Mapping iron oxides with Landsat-8/OLI imagery from iron ore deposit in Singhbhum craton, eastern India: Its implication to mineral exploration

Abstract

This research mainly focused on the Kiriburu-Meghahataburu-Bolani iron ore deposit (KMBIOD) in the Singhbhum craton, eastern India, with over 150 million tons of iron ore reserves. By applying Landsat-8/OLI multispectral remote sensing techniques, including band ratio analysis, principal component analysis (PCA), and spectral angle mapper (SAM) classification, the research effectively mapped various types of iron ores. This study employed RGB band combinations of band ratios {4(0.64–0.67 μm)/2(0.45–0.51 μm), 5(0.85–0.88 μm)/7(2.11–2.29 μm), 5(0.85–0.88 μm)/4(0.64–0.67 μm)} and PCA (PC bands 1, 5, and 6; PC bands 4, 5, and 6). These techniques were used to effectively distinguish iron ore from associated lithological units. Specific band ratios (5/7, 4/5, and 4 + 6/5) were instrumental in identifying high-grade and low-grade iron ore zones. PCA was used to provide detailed spectral information, identifying various iron ore types, including low-grade iron ore and clay minerals. The results were validated with spectral analysis and spectral angle mapper (SAM) classification methods, supported by X-ray Diffraction (XRD) analysis of iron ore samples collected during field survey.
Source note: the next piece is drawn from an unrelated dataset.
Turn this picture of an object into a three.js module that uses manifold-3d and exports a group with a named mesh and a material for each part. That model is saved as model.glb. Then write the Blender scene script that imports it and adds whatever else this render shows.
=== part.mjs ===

This integrated remote sensing approach proved effective for mapping iron ore in densely vegetated areas and enhancing geological understanding of mineralized zones. Landsat-8/OLI imagery demonstrated robust performance in iron ore exploration, concluding that these techniques were effective for discriminating and classifying iron ore in the Singhbhum craton and could be applied to similar regions.